Prudnicka prokuratura umorzyła śledztwo w sprawie nadużycia zaufania przez Witolda Rygorowicza, poprzedniego prezesa Prudnickiego Centrum Medycznego. Spółka ta zarządza szpitalem powiatowym. Czynności prokuratorskie obejmowały m.in. decyzje związane z udzieleniem zamówienia publicznego na dostarczanie posiłków dla pacjentów, wynajęcia lokali mieszkalnych dla pracowników szpitala.
- Ocena materiału dowodowego dotyczyła też innych wątków - mówi prokurator Stanisław Bar, rzecznik Prokuratury Okręgowej w Opolu. – W tym szpitalu dokonywała się duża inwestycja związana z przebudową jednego z oddziałów na blok operacyjny i budową sterylizatorni. Rzutowało to na wydatki szpitala. Był problem zatrudnienia na kilku etatach jednego lekarza specjalisty.
- Prokurator dostrzegł kontekst sytuacyjny podejmowania tych decyzji – wskazuje Stanisław Bar. – Problemy z zapewnieniem obsługi szpitala, poszczególnych jego oddziałów, przy jednoczesnym obowiązku zapewnienia ich ciągłego funkcjonowania. Był stan epidemii związany z szerzeniem się wirusa SARS-CoV-2. To wszystko złożyło się na to, że jakkolwiek te decyzje nie zawsze wydające się z pierwszego wejrzenia, jako najbardziej optymalne, były jednak wyrazem działania w interesie podmiotu, a nie na jego szkodę.
Prokurator nie dopatrzył się w postępowaniu Witolda Rygorowicza znamion czynu zabronionego.
Przypomnijmy, zawiadomienie o podejrzeniu popełnienia przestępstwa złożyły władze powiatu prudnickiego.
- Nie zgadzamy się z postanowieniem prokuratury o umorzeniu śledztwa – mówi starosta prudnicki Radosław Roszkowski. – Postanowienie prokuratury pomija bardzo liczne dowody świadków, ważne argumenty biegłego. Nasze stanowisko jest takie, że na tym etapie postępowanie nie powinno się zakończyć. Zdecydowanie składamy zażalenie i będziemy mocno argumentować, że ten temat jednak powinien być przez sąd rozpatrzony.
- Występowałem jako świadek - mówi Witold Rygorowicz, obecny radny miejski Prudnika. – Gdybym miał podsumować jednym zdaniem całą sytuację, to powiedziałbym czyste ręce, czyste sumienie.

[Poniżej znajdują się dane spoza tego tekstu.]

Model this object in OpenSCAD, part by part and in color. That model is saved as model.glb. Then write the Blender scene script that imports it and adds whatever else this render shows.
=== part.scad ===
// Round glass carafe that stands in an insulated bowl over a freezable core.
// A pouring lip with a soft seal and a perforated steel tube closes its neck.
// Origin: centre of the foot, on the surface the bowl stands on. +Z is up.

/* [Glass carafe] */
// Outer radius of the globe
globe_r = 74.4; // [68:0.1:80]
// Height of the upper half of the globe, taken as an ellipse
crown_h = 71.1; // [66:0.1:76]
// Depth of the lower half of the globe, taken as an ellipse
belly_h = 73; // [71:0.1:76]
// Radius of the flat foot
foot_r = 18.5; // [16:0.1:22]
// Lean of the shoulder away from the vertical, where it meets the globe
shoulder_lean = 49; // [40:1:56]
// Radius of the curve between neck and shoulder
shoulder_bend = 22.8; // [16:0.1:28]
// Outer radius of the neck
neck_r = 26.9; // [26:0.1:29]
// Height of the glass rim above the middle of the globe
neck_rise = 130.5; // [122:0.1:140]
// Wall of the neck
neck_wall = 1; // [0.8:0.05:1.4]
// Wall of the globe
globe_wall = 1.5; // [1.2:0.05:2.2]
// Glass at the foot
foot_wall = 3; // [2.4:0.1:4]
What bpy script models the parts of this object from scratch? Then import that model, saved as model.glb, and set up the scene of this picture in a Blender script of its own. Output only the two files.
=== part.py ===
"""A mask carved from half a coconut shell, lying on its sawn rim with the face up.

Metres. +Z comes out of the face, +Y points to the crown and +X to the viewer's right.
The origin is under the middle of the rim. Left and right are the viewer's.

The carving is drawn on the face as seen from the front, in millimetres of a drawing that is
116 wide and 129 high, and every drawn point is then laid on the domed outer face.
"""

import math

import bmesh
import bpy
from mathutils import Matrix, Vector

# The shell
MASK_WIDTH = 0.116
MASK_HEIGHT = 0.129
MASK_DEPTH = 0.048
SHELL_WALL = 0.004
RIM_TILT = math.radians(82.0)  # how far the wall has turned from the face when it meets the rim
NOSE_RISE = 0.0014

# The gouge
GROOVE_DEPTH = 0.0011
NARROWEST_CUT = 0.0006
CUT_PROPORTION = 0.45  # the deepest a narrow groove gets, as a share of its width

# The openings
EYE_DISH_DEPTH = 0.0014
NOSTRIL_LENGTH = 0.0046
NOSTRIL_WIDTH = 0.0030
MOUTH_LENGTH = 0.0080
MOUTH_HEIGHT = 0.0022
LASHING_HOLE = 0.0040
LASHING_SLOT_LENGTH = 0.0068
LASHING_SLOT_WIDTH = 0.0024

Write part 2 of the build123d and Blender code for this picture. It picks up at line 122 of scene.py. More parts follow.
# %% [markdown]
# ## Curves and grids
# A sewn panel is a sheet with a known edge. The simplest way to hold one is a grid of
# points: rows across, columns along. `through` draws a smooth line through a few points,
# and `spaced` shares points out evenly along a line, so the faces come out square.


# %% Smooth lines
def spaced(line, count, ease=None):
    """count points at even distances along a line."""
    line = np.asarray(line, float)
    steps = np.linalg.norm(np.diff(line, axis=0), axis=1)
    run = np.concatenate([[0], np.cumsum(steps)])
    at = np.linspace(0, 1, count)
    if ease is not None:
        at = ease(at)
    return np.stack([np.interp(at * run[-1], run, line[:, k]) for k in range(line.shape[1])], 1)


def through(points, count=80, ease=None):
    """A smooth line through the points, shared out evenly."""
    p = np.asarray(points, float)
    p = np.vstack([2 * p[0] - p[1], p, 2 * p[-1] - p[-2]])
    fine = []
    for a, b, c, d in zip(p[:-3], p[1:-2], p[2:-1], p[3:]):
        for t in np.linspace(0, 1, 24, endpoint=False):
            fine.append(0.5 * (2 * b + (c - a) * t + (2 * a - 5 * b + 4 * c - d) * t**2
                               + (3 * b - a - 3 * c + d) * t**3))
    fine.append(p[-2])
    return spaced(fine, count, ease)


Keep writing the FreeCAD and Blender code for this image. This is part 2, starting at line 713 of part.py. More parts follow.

Czas, w którym działaliśmy to był COVID, bardzo trudny okres. Potężny remont bloku operacyjnego i budowa centralnej sterylizatorni nie zostały rozpoczęte przez moich poprzedników. Cały ciężar spoczął na mnie. Każda decyzja była podyktowana dobrem spółki.
Sąd może utrzymać w mocy zaskarżone postanowienie prokuratury lub uchylić je i przekazać sprawę prokuraturze celem wyjaśnienia okoliczności wskazanych przez skarżącego.